R and R' will mostly overlap, but there will be a region R- at the back of R which has been vacated by the mass, and a new region R+ at the front, into which the mass has moved and displaced other fluid.

The work done by the pressure $P$ on the whole mass is the surface-integral, over every part of the surface, of pressure times area "dot" the distance through which that part has moved:

$$\int_S\,P\,\mathbf{x}\cdot\hat{\mathbf{n}}\,dA$$

which, since the pressure always acts inward, and therefore acts against the displacement on R+, is simply the volume-integral of the pressure over R- minus its volume-integral over R+:

$$\int_{R_-}\,P\,dV\ -\ \int_{R_+}\,P\,dV$$

Pressure difference = (minus) energy difference:

If the flow is steady, using $\eta$ for energy per mass (so $\rho\,\eta$ is energy density), and assuming that there is no viscosity (friction), so that no energy is lost from the fluid, we have:

work done = change in total energy = front energy minus back energy:​

$$\int_{R_-}\,\left(\frac{P}{\rho}\right)\,\rho\,dV\ -\ \int_{R_+}\,\left(\frac{P}{\rho}\right)\,\rho\,dV\ =\ \Delta\,E\ =\ E_+\ -\ E_-\ =\ \int_{R_+}\,\eta\,\rho\,dV\ -\ \int_{R_-}\,\eta\,\rho\,dV$$

We may choose R and R' to be "stalks" in a stationary tube made up of streamlines, as narrow as we like, and the displacement volumes R- and R+ to be as small as we like, so that we can regard $P$ and $\rho$ as constants, $P_-$ $P_+$ $\rho_-$ and $\rho_+$:

$$\left(\frac{P_-}{\rho_-}\ +\ \eta_-\right)\int_{R_-}\,\rho\,dV\ =\ \left(\frac{P_+}{\rho_+}\ +\ \eta_+\right)\int_{R_+}\,\rho\,dV$$

and, since, by conservation of mass, the mass in R- and R+ must be the same ($\int_{R_-}\,\rho\,dV\ =\ \int_{R_+}\,\rho\,dV$), the pressure plus the energy density must be constant along any streamline:

$$P/\rho\ +\ \eta\ =\ constant\text{ , or }P\ +\ \rho\,\eta\ =\ constant$$

Energy density:

The energy density, $\rho\,\eta$, includes:

the macroscopic kinetic energy density (or dynamic pressure), $\frac{1}{2}\,\rho\,v^2$

the gravitational potential energy density, $\rho\,g\,h$, and any other potential energy density due to an external field, $\rho\,\Phi$

and the internal energy density, which is all the other energy density, $\rho\,\epsilon\ =\ \rho\,\eta\ -\ \frac{1}{2}\,\rho\,v^2\ -\ \rho\,g\,h\ -\ \rho\,\Phi$

Energy can be external energy (due to macroscopic motion and external fields) or internal energy, $U$ (including relative motion of molecules and dipole moments and stress)

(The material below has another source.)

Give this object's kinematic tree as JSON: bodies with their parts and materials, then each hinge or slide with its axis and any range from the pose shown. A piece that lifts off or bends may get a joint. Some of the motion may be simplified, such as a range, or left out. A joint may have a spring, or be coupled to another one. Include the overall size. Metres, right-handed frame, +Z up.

Internal energy plus pressure times volume equals enthalpy: $H\ =\ U\ +\ P\,V\text{ , or }H/V\ =\ \rho\,\epsilon\ +\ P$

$\epsilon$ is the internal energy per unit mass, or specific internal energy (s.i.e)

Incompressible flow:

Incompressible flow is flow whose density is constant along any streamline. In such flow, internal energy may be omitted from Bernoulli's equation (in other words, enthalpy per unit mass may be omitted, and replaced by pressure).

A real flow which may be treated as incompressible along most of its length may nevertheless lose energy at certain points (for example, the extra pressure drop across a valve, due to turbulence noise heat and cavitation), and at such points it will have to be treated as compressible. Alternatively, the whole flow may be treated as incompressible, but with an extra pressure drop "added in by hand" from a manufacturer's table.

For incompressible flow, internal energy per mass is constant, and so for steady inviscous flow, pressure plus the external energy density must be constant along any streamline:

$$P\ +\ \frac{1}{2}\,\rho\,v^2\ +\ \rho\,g\,h\ =\ constant$$

Euler's equations for fluid dynamics:

Bernoulli's equation is the integral along a streamline of the momentum components of Euler's equations for inviscous flow: $\mathbf{\nabla}P\ +\ \rho\,(\mathbf{v}\cdot\mathbf{\nabla})\mathbf{v}\ =\ 0$

If the velocity at any point changes with time, two extra terms must be added to Bernoulli's equation for incompressible non-viscous flow: $\rho\,\partial\phi/\partial t\text{ and }f(t)$.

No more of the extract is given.